**WHAT IS REQUIRED**
All of the material below is to be repeated exactly.

┄┄┄┄┄┄

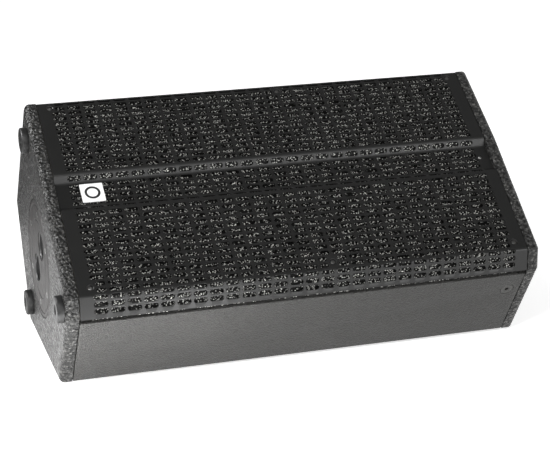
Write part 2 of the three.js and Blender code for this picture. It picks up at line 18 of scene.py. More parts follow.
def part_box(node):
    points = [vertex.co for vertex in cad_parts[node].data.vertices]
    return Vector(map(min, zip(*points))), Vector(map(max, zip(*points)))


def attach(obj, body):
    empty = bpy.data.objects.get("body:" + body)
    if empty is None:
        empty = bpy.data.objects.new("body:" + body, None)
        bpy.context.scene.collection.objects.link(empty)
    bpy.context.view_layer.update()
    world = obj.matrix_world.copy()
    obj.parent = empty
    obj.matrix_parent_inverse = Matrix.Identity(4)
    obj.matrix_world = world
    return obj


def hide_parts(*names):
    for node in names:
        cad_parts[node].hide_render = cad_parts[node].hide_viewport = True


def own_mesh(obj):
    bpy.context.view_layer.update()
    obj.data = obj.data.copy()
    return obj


bl_info = {
    "name": "Stage Monitor Wedge",
    "version": (1, 0, 0),
    "blender": (4, 5, 0),
    "location": "View3D > Sidebar > Wedge",
    "description": "Models a stage monitor wedge: boards, slotted grille, foam, feet and fittings",
    "category": "Object",
}

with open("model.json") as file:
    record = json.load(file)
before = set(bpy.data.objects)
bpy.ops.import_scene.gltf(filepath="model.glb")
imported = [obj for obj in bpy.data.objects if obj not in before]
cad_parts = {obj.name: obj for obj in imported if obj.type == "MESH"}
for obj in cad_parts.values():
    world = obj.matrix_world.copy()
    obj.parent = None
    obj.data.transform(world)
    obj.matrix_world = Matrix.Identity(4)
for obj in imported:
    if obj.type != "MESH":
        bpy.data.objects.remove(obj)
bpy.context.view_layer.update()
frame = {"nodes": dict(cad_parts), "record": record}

MM = 0.001

# ---------------------------------------------------------------- places on the cabinet

LENGTH = 680
END_THICK = 18
WALL = 15
GAP = 0.3
SEAM = 1.1
INNER_HALF = LENGTH / 2 - END_THICK
LEAN = math.radians(31.94)

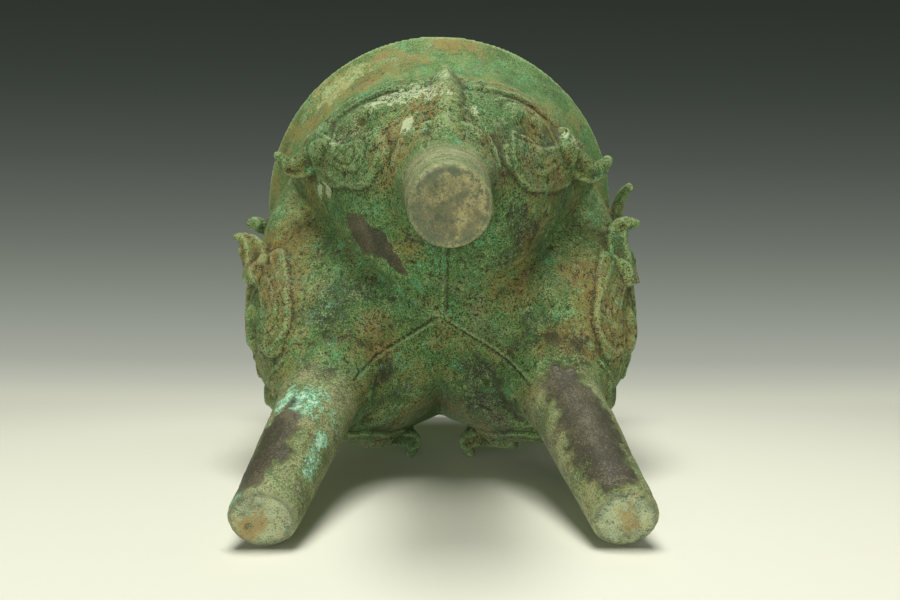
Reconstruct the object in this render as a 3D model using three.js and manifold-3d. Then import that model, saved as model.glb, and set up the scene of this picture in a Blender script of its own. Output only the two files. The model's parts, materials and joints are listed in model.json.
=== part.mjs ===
// Cast bronze tripod vessel with three bag-shaped lobes, each over a solid leg and bearing an animal mask.
// Millimetres, +Z up. The origin is on the vessel's axis, at the level of the feet, and a lobe faces -Y.
import * as THREE from 'three';
import { mergeVertices } from 'three/addons/utils/BufferGeometryUtils.js';
import Module from 'manifold-3d';

// Driving sizes of the vessel
const LOBES = 3;
const HEIGHT = 250;              // feet to rim
const RIM_RADIUS = 113;
const RIM_WIDTH = 4.6;           // flat top of the rim
const WALL = 4;                  // body wall
const NECK_RADIUS = 86.5;
const NECK_HEIGHT = 163;         // level of the narrowest part of the neck
const LOBE_RADIUS = 90.5;        // widest reach of a lobe from the axis
const LOBE_LEVEL = 119;          // level of that widest reach
const LOBE_BOTTOM = 67;          // lowest level of a lobe, beside its leg
const CROTCH_HEIGHT = 82;        // underside of the body on the axis

// Legs
const FOOT_RADIUS = 10.2;
const FOOT_CHAMFER = 0.8;
const FOOT_CIRCLE = 62;          // radius of the circle through the feet's centres
const LEG_SPLAY = THREE.MathUtils.degToRad(6.3);
const LEG_ROOT_RADIUS = 14.5;
const LEG_ROOT_LEVEL = 58;
const LEG_FLARE = 7;             // how far the root spreads into the lobe
const FLARE_LENGTH = 20;
const LEG_INSET = 8;             // how far the leg runs on above the lobe's lowest level

// Mask: places are degrees from the lobe's middle and millimetres along its outline from the crotch
const NOSE_TOP = 138;
const NOSE_BOTTOM = 77;
const NOSE_HALF_WIDTH = 5;
const NOSE_HEIGHT = 5;
const NOSTRIL_REACH = 9;         // degrees
const NOSTRIL_HALF_WIDTH = 3.8;
const NOSTRIL_HEIGHT = 1.4;
const HORN_HALF_WIDTH = 6.8;
const HORN_HEIGHT = 2;
const HORN_PATH = [[7, 107], [14, 114], [24, 117.5], [34, 115], [42, 106]];
const EYE_PATH = [[16.5, 97], [21.5, 98.5], [26.5, 98]];
const EYE_HALF_WIDTH = 5;
const EYE_HEIGHT = 3.3;
const CHEEK_PATH = [[22, 77], [28, 77], [34, 81], [39, 90]];
const CHEEK_HALF_WIDTH = 10;
const CHEEK_HEIGHT = 1.4;
const CURL_PATH = [[19, 86], [20, 74], [27, 67.5], [35, 71.5], [41, 88]];
const CURL_HALF_WIDTH = 2.4;
const CURL_HEIGHT = 1.8;

// Free-standing tips of the horns
const LUG_TIP_RADIUS = 92.5;
const LUG_TIP_LEVEL = 116.5;
const LUG_TIP_ANGLE = 49.5;      // degrees from the lobe's middle
const LUG_ROOT = [33, 103];
const LUG_BEND = [54, 101];
const LUG_BEND_STAND_OFF = 5;
const LUG_HALF_HEIGHT = 5.8;
const LUG_HALF_THICKNESS = 6;
const LUG_TIP_SHARE = 0.3;       // size of the tip against the root

// One of the tips has been bent towards the feet.
const BENT_LOBE = 2;             // lobes are counted from the front one towards +X
const BENT_TIP_RADIUS = 95;
const BENT_TIP_LEVEL = 118;
const BENT_TIP_ANGLE = 43.8;
const BENT_BEND = [45, 101];
const BENT_BEND_STAND_OFF = 4;

// Thin horn that has survived on one side of one lobe
const SPUR_LOBE = 1;
const SPUR_ROOT = [44, 139];
const SPUR_BEND = [53, 137];
const SPUR_BEND_STAND_OFF = 5;
const SPUR_TIP_RADIUS = 96;
const SPUR_TIP_LEVEL = 126.5;
const SPUR_TIP_ANGLE = 58.5;
const SPUR_HALF_HEIGHT = 4;
const SPUR_HALF_THICKNESS = 2.8;
const SPUR_TIP_SHARE = 0.5;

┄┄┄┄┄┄

**RESPONSE TO THIS EXERCISE**
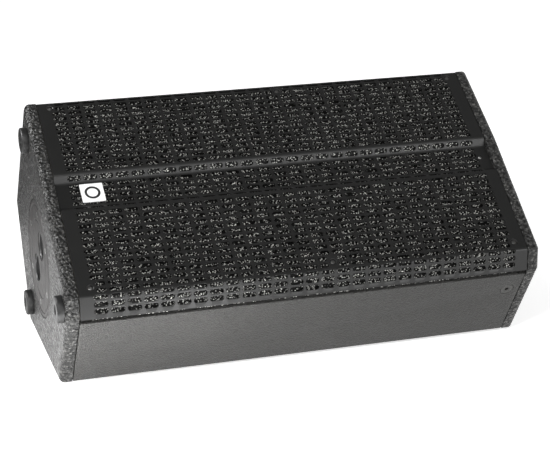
Write part 2 of the three.js and Blender code for this picture. It picks up at line 18 of scene.py. More parts follow.
def part_box(node):
    points = [vertex.co for vertex in cad_parts[node].data.vertices]
    return Vector(map(min, zip(*points))), Vector(map(max, zip(*points)))


def attach(obj, body):
    empty = bpy.data.objects.get("body:" + body)
    if empty is None:
        empty = bpy.data.objects.new("body:" + body, None)
        bpy.context.scene.collection.objects.link(empty)
    bpy.context.view_layer.update()
    world = obj.matrix_world.copy()
    obj.parent = empty
    obj.matrix_parent_inverse = Matrix.Identity(4)
    obj.matrix_world = world
    return obj


def hide_parts(*names):
    for node in names:
        cad_parts[node].hide_render = cad_parts[node].hide_viewport = True


def own_mesh(obj):
    bpy.context.view_layer.update()
    obj.data = obj.data.copy()
    return obj


bl_info = {
    "name": "Stage Monitor Wedge",
    "version": (1, 0, 0),
    "blender": (4, 5, 0),
    "location": "View3D > Sidebar > Wedge",
    "description": "Models a stage monitor wedge: boards, slotted grille, foam, feet and fittings",
    "category": "Object",
}

with open("model.json") as file:
    record = json.load(file)
before = set(bpy.data.objects)
bpy.ops.import_scene.gltf(filepath="model.glb")
imported = [obj for obj in bpy.data.objects if obj not in before]
cad_parts = {obj.name: obj for obj in imported if obj.type == "MESH"}
for obj in cad_parts.values():
    world = obj.matrix_world.copy()
    obj.parent = None
    obj.data.transform(world)
    obj.matrix_world = Matrix.Identity(4)
for obj in imported:
    if obj.type != "MESH":
        bpy.data.objects.remove(obj)
bpy.context.view_layer.update()
frame = {"nodes": dict(cad_parts), "record": record}

MM = 0.001

# ---------------------------------------------------------------- places on the cabinet

LENGTH = 680
END_THICK = 18
WALL = 15
GAP = 0.3
SEAM = 1.1
INNER_HALF = LENGTH / 2 - END_THICK
LEAN = math.radians(31.94)

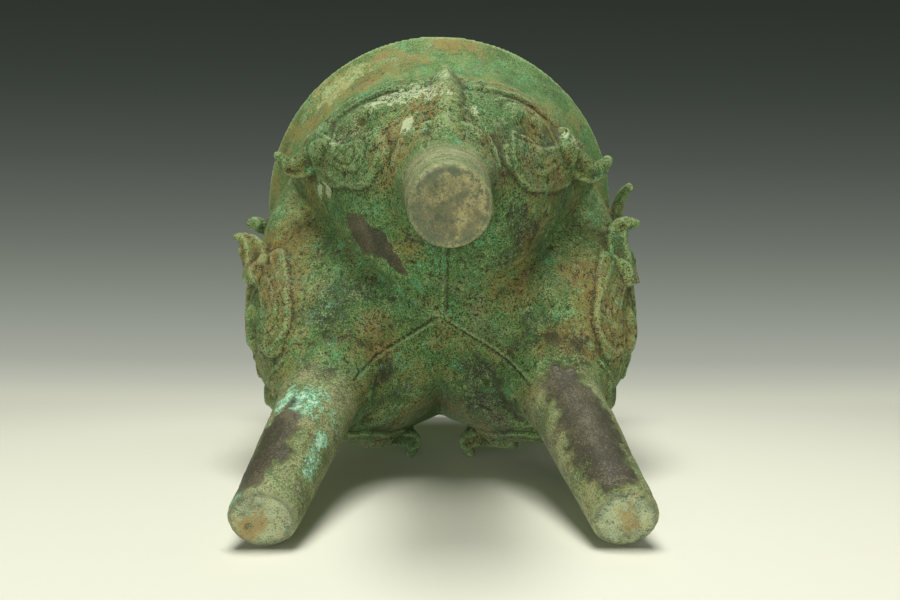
Reconstruct the object in this render as a 3D model using three.js and manifold-3d. Then import that model, saved as model.glb, and set up the scene of this picture in a Blender script of its own. Output only the two files. The model's parts, materials and joints are listed in model.json.
=== part.mjs ===
// Cast bronze tripod vessel with three bag-shaped lobes, each over a solid leg and bearing an animal mask.
// Millimetres, +Z up. The origin is on the vessel's axis, at the level of the feet, and a lobe faces -Y.
import * as THREE from 'three';
import { mergeVertices } from 'three/addons/utils/BufferGeometryUtils.js';
import Module from 'manifold-3d';

// Driving sizes of the vessel
const LOBES = 3;
const HEIGHT = 250;              // feet to rim
const RIM_RADIUS = 113;
const RIM_WIDTH = 4.6;           // flat top of the rim
const WALL = 4;                  // body wall
const NECK_RADIUS = 86.5;
const NECK_HEIGHT = 163;         // level of the narrowest part of the neck
const LOBE_RADIUS = 90.5;        // widest reach of a lobe from the axis
const LOBE_LEVEL = 119;          // level of that widest reach
const LOBE_BOTTOM = 67;          // lowest level of a lobe, beside its leg
const CROTCH_HEIGHT = 82;        // underside of the body on the axis

// Legs
const FOOT_RADIUS = 10.2;
const FOOT_CHAMFER = 0.8;
const FOOT_CIRCLE = 62;          // radius of the circle through the feet's centres
const LEG_SPLAY = THREE.MathUtils.degToRad(6.3);
const LEG_ROOT_RADIUS = 14.5;
const LEG_ROOT_LEVEL = 58;
const LEG_FLARE = 7;             // how far the root spreads into the lobe
const FLARE_LENGTH = 20;
const LEG_INSET = 8;             // how far the leg runs on above the lobe's lowest level

// Mask: places are degrees from the lobe's middle and millimetres along its outline from the crotch
const NOSE_TOP = 138;
const NOSE_BOTTOM = 77;
const NOSE_HALF_WIDTH = 5;
const NOSE_HEIGHT = 5;
const NOSTRIL_REACH = 9;         // degrees
const NOSTRIL_HALF_WIDTH = 3.8;
const NOSTRIL_HEIGHT = 1.4;
const HORN_HALF_WIDTH = 6.8;
const HORN_HEIGHT = 2;
const HORN_PATH = [[7, 107], [14, 114], [24, 117.5], [34, 115], [42, 106]];
const EYE_PATH = [[16.5, 97], [21.5, 98.5], [26.5, 98]];
const EYE_HALF_WIDTH = 5;
const EYE_HEIGHT = 3.3;
const CHEEK_PATH = [[22, 77], [28, 77], [34, 81], [39, 90]];
const CHEEK_HALF_WIDTH = 10;
const CHEEK_HEIGHT = 1.4;
const CURL_PATH = [[19, 86], [20, 74], [27, 67.5], [35, 71.5], [41, 88]];
const CURL_HALF_WIDTH = 2.4;
const CURL_HEIGHT = 1.8;

// Free-standing tips of the horns
const LUG_TIP_RADIUS = 92.5;
const LUG_TIP_LEVEL = 116.5;
const LUG_TIP_ANGLE = 49.5;      // degrees from the lobe's middle
const LUG_ROOT = [33, 103];
const LUG_BEND = [54, 101];
const LUG_BEND_STAND_OFF = 5;
const LUG_HALF_HEIGHT = 5.8;
const LUG_HALF_THICKNESS = 6;
const LUG_TIP_SHARE = 0.3;       // size of the tip against the root

// One of the tips has been bent towards the feet.
const BENT_LOBE = 2;             // lobes are counted from the front one towards +X
const BENT_TIP_RADIUS = 95;
const BENT_TIP_LEVEL = 118;
const BENT_TIP_ANGLE = 43.8;
const BENT_BEND = [45, 101];
const BENT_BEND_STAND_OFF = 4;

// Thin horn that has survived on one side of one lobe
const SPUR_LOBE = 1;
const SPUR_ROOT = [44, 139];
const SPUR_BEND = [53, 137];
const SPUR_BEND_STAND_OFF = 5;
const SPUR_TIP_RADIUS = 96;
const SPUR_TIP_LEVEL = 126.5;
const SPUR_TIP_ANGLE = 58.5;
const SPUR_HALF_HEIGHT = 4;
const SPUR_HALF_THICKNESS = 2.8;
const SPUR_TIP_SHARE = 0.5;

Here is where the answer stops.